Material for this exercise:
---

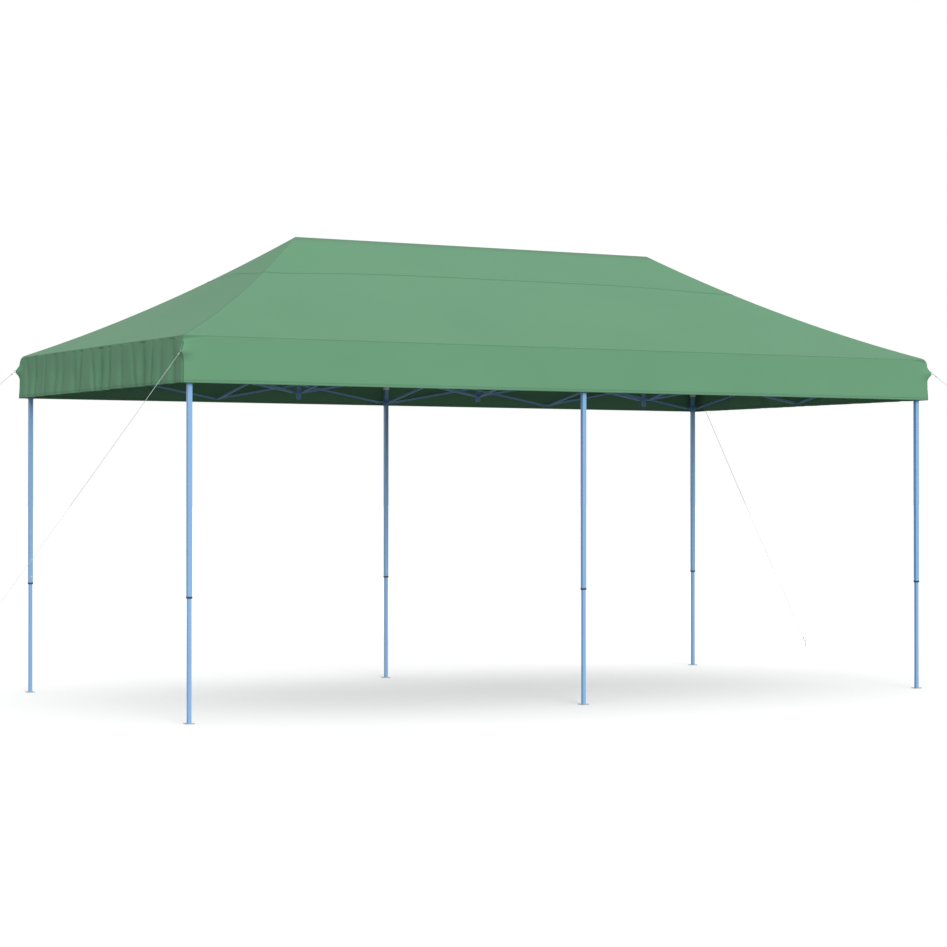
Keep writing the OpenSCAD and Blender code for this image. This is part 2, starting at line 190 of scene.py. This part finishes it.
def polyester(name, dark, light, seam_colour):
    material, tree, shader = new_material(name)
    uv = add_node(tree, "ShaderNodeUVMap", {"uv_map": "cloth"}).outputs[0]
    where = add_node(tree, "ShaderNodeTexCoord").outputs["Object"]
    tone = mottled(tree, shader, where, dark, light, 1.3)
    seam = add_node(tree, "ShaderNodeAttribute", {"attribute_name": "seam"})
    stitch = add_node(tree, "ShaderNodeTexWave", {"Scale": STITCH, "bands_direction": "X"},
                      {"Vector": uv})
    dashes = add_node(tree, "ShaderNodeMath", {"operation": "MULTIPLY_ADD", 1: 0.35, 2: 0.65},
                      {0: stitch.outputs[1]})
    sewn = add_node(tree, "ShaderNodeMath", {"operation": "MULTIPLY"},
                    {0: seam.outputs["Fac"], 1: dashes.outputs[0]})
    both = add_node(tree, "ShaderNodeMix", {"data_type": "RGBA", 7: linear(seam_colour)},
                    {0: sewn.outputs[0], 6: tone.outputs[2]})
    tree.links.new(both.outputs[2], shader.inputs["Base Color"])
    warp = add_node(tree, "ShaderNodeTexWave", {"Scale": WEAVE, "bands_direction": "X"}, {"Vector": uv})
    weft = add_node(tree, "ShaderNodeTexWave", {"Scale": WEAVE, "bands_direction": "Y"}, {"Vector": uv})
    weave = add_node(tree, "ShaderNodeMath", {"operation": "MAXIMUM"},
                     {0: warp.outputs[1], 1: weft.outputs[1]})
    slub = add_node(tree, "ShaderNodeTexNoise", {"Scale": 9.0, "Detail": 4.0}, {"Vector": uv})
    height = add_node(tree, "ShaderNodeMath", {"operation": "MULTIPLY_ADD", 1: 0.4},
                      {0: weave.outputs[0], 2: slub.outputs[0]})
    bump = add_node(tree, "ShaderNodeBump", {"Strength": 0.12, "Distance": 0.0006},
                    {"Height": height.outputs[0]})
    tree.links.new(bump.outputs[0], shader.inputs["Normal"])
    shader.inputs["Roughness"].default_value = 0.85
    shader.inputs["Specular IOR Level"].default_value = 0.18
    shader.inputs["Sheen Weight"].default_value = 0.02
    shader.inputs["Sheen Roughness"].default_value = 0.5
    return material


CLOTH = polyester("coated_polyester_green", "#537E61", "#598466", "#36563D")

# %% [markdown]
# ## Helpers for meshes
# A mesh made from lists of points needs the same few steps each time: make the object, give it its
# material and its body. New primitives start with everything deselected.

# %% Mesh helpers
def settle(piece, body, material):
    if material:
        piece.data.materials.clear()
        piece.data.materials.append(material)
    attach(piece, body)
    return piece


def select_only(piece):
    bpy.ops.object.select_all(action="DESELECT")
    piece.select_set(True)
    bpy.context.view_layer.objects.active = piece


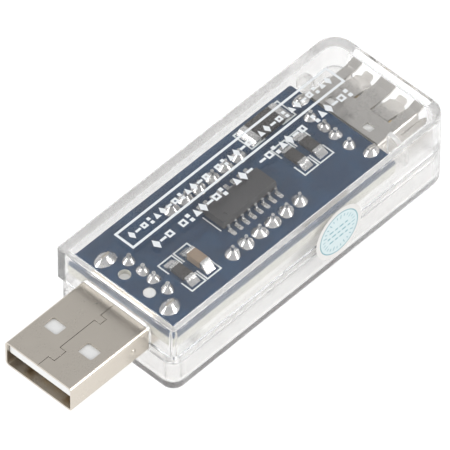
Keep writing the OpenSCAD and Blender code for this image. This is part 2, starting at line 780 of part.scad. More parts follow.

---

Your goal: Restate the whole of the material exactly.

Response:
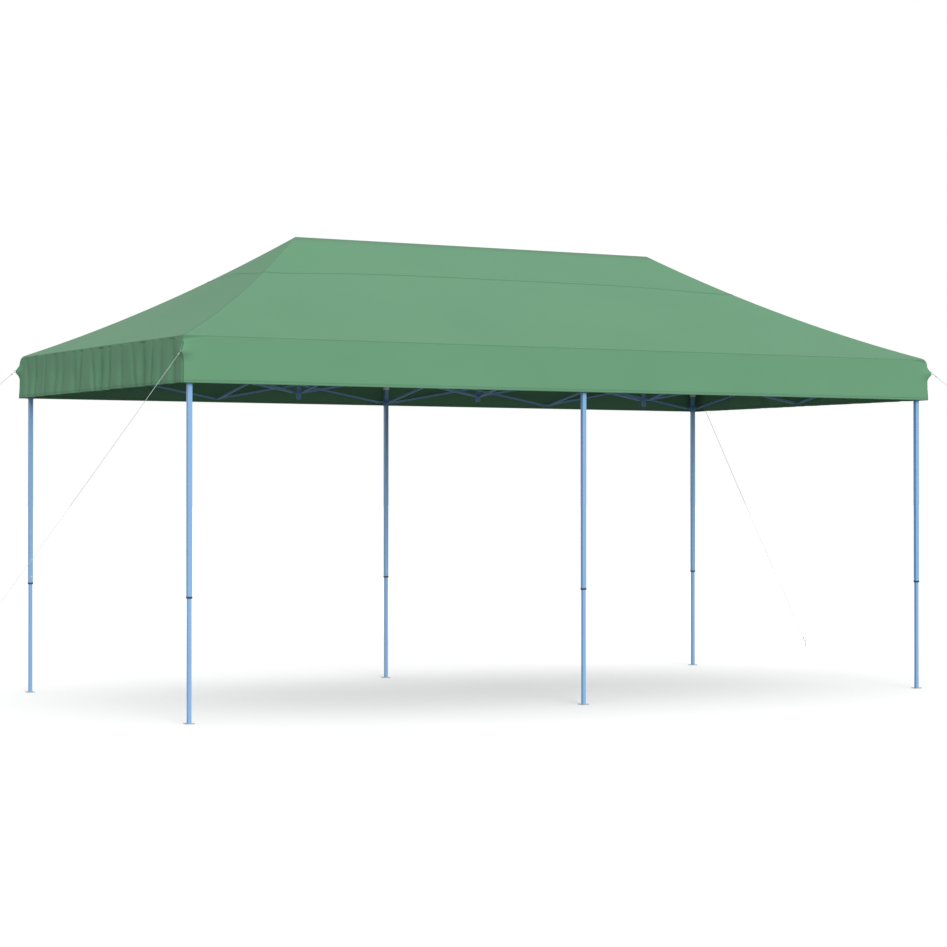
Keep writing the OpenSCAD and Blender code for this image. This is part 2, starting at line 190 of scene.py. This part finishes it.
def polyester(name, dark, light, seam_colour):
    material, tree, shader = new_material(name)
    uv = add_node(tree, "ShaderNodeUVMap", {"uv_map": "cloth"}).outputs[0]
    where = add_node(tree, "ShaderNodeTexCoord").outputs["Object"]
    tone = mottled(tree, shader, where, dark, light, 1.3)
    seam = add_node(tree, "ShaderNodeAttribute", {"attribute_name": "seam"})
    stitch = add_node(tree, "ShaderNodeTexWave", {"Scale": STITCH, "bands_direction": "X"},
                      {"Vector": uv})
    dashes = add_node(tree, "ShaderNodeMath", {"operation": "MULTIPLY_ADD", 1: 0.35, 2: 0.65},
                      {0: stitch.outputs[1]})
    sewn = add_node(tree, "ShaderNodeMath", {"operation": "MULTIPLY"},
                    {0: seam.outputs["Fac"], 1: dashes.outputs[0]})
    both = add_node(tree, "ShaderNodeMix", {"data_type": "RGBA", 7: linear(seam_colour)},
                    {0: sewn.outputs[0], 6: tone.outputs[2]})
    tree.links.new(both.outputs[2], shader.inputs["Base Color"])
    warp = add_node(tree, "ShaderNodeTexWave", {"Scale": WEAVE, "bands_direction": "X"}, {"Vector": uv})
    weft = add_node(tree, "ShaderNodeTexWave", {"Scale": WEAVE, "bands_direction": "Y"}, {"Vector": uv})
    weave = add_node(tree, "ShaderNodeMath", {"operation": "MAXIMUM"},
                     {0: warp.outputs[1], 1: weft.outputs[1]})
    slub = add_node(tree, "ShaderNodeTexNoise", {"Scale": 9.0, "Detail": 4.0}, {"Vector": uv})
    height = add_node(tree, "ShaderNodeMath", {"operation": "MULTIPLY_ADD", 1: 0.4},
                      {0: weave.outputs[0], 2: slub.outputs[0]})
    bump = add_node(tree, "ShaderNodeBump", {"Strength": 0.12, "Distance": 0.0006},
                    {"Height": height.outputs[0]})
    tree.links.new(bump.outputs[0], shader.inputs["Normal"])
    shader.inputs["Roughness"].default_value = 0.85
    shader.inputs["Specular IOR Level"].default_value = 0.18
    shader.inputs["Sheen Weight"].default_value = 0.02
    shader.inputs["Sheen Roughness"].default_value = 0.5
    return material


CLOTH = polyester("coated_polyester_green", "#537E61", "#598466", "#36563D")

# %% [markdown]
# ## Helpers for meshes
# A mesh made from lists of points needs the same few steps each time: make the object, give it its
# material and its body. New primitives start with everything deselected.

# %% Mesh helpers
def settle(piece, body, material):
    if material:
        piece.data.materials.clear()
        piece.data.materials.append(material)
    attach(piece, body)
    return piece


def select_only(piece):
    bpy.ops.object.select_all(action="DESELECT")
    piece.select_set(True)
    bpy.context.view_layer.objects.active = piece


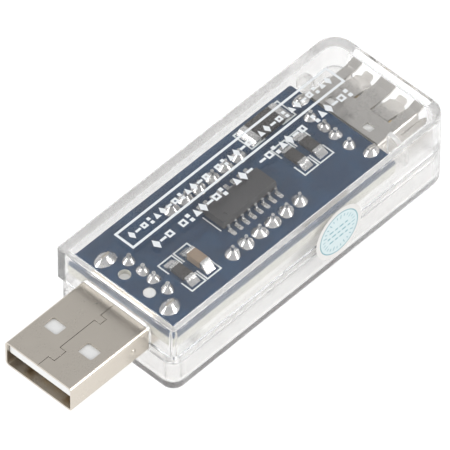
Keep writing the OpenSCAD and Blender code for this image. This is part 2, starting at line 780 of part.scad. More parts follow.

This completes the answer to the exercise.